Even so, her ideas for the wedding decorations were “easy, simple and something I could put together,” she said. “I’m not super crafty, but his sister Katie is, thank God, because she helped out a lot, but I was budget-conscious since we were going on this big trip.”

Kaitlin said Ben was amenable to anything she wanted to do with the decorations and plans. “Whatever you want, babe,” was his easy-going response.

She designed their wedding program and the wedding party helped to hand-tie their own flowers. They were married in an architecturally beautiful First United Methodist Church in Greenwood, which was filled with sunlight on their wedding day.

The wedding party wore shades of charcoal to black and carried blushing pink and white flowers. Kaitlin had found her dress while on a visit home to California, an experience she was glad her younger sister and mother could share. She chose a 1920s-style veil, online.

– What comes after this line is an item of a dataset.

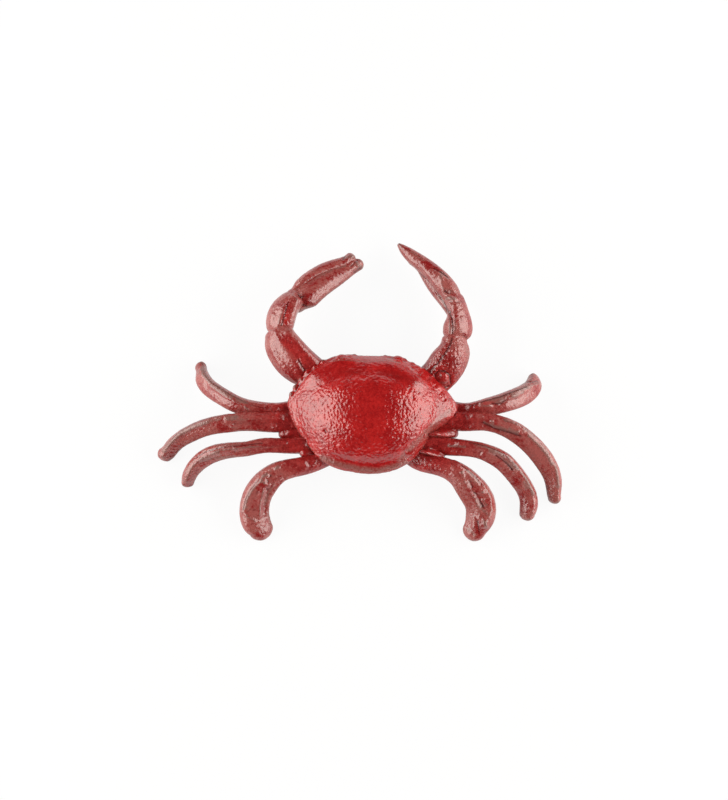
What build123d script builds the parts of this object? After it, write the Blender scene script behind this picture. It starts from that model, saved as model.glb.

As her father is no longer living, Kaitlin was escorted down the aisle by her mother. Kaitlin and her sister each had their father’s picture in a locket, Kaitlin’s attached to her bridal bouquet. The wedding rings were tied with ribbon to her dad’s childhood Daily Missal prayer book.

Attended by their siblings and close friends, they were definitively, authoritatively wed, Ben pointed out, in the presence of two ministers and a judge all participating as officiants.

Their reception was held at Fianna Hills Country Club, courtesy of Jim Shields, Ben’s uncle and an owner of the club. The view that evening was beautiful as the lights of the city began to come on as they arrived. Kaitlin chose simple decor because the venue itself was so pretty – just candlelight and flowers. 

They had novel appetizers of “mashed potato martinis” with toppings and sushi before serving heavy hors d’oeuvres. The champagne flowed and everyone danced and celebrated.

But the next morning was Easter. (“We hadn’t realized that,” Kaitlin admitted.) They attended church and, somehow, Ben’s mom presented a splendid Easter luncheon for all the relatives, Kaitlin noted.

After a few days’ rest, they packed only their backpacks and flew to Barcelona, a four-day starting point of their journey.

Their 600-mile trek began in the Pyrenees at the French border. They knew they would walk for at least 30-32 days. Ben injured a knee the first day, but got a walking stick and a brace and soldiered on. He recovered mid-trip.

“You get to know the people you walk with,” Ben said. Pilgrims meet along the way and just “walk along talking – about everything,” he said. They quickly became companionable with Brits, Australians and Canadians.

The photos they posted to the Internet when possible showed herds of sheep, narrow trails through overhanging trees and dirt lanes passing tiny farms. No two days were alike, they said, walking from village to village. There are many shrines and the symbol of the pilgrimage, a seashell, along the way.

Spaced at a day’s walking distance are restaurants, bars and hostels. Hostels are fine, Ben said, “if you don’t mind staying in a room with anywhere from six to 90 people.”

They reached their destination, the Cathedral of Santiago de Compostela, after 500 miles. Then they continued, walking about 100 more miles to the Atlantic Coast to Cape Finisterre, “the end of the earth.” Fortunately, it includes a very nice beach, where they rested at last.

Just last month, they went to Machu Picchu, Peru, on a five-day trek and took along Kaitlin’s younger sister. They want to travel by trekking again and dream of New Zealand or Nepal.

“I’ve got trekking in my blood now,” Kaitlin said. Ben vows he would have started back on the camino again the next day. “I tell people we walked to a cliff at the end of the world and she didn’t push me off,” Ben quipped. “So, I guess we’ll make it.”